In chapter 14, verse 17 we read about the obligation to use oil on the head, hand, and foot as well as sprinkled on the altar as a method of spiritually cleaning away an illness. The head, the hand, the foot, and the altar – each location specifically suggested to convey the idea that the recovery from illness is a combined result of our actions, our attitudes, and divine grace. That is to say that in order to heal from what ails us mentally, physically, and emotionally, we must act differently, we must think differently, and we must find a spiritual center for ourselves.
Perhaps as a parent, instead of waiting for my child’s understanding of the world to mature, I can adjust my own outlook.
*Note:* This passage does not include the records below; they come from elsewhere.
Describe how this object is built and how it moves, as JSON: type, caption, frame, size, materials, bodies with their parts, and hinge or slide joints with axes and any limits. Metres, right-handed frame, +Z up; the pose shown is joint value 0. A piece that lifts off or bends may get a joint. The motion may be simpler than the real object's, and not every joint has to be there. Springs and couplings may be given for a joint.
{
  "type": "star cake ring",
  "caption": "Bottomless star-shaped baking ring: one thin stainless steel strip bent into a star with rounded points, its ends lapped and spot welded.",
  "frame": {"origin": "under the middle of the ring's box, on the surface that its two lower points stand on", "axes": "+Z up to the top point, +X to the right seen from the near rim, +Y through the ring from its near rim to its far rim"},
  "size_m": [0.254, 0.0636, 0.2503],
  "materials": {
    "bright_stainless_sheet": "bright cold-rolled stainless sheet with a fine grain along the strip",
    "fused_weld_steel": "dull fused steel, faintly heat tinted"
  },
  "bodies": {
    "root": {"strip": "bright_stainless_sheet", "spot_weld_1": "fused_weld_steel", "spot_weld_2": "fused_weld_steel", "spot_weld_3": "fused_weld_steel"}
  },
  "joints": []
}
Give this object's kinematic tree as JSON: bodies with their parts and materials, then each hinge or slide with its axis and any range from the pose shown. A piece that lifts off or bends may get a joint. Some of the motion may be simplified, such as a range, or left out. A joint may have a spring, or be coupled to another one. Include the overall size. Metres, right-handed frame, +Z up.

When I had a newborn, there was no way I could fully relay to her the cause and effect of her actions. It was only after enough sleepless nights I realized that if I changed my own attitude, it would ease my expectations and disappointment. Our mind, our body, and our soul work together, according to the Torah, to help us effect positive change in us and in our world. May that notion guide our thoughts and actions this week.
Hi, Rabbi Eve –
LOVE THIS! “Our mind, our body, and our soul” do indeed work together. The challenge is to listen and create a workable balance where no one part overworks. It’s like a fine-tuned machine and needs regular maintenance.
Thanks, again, for your inspirational words.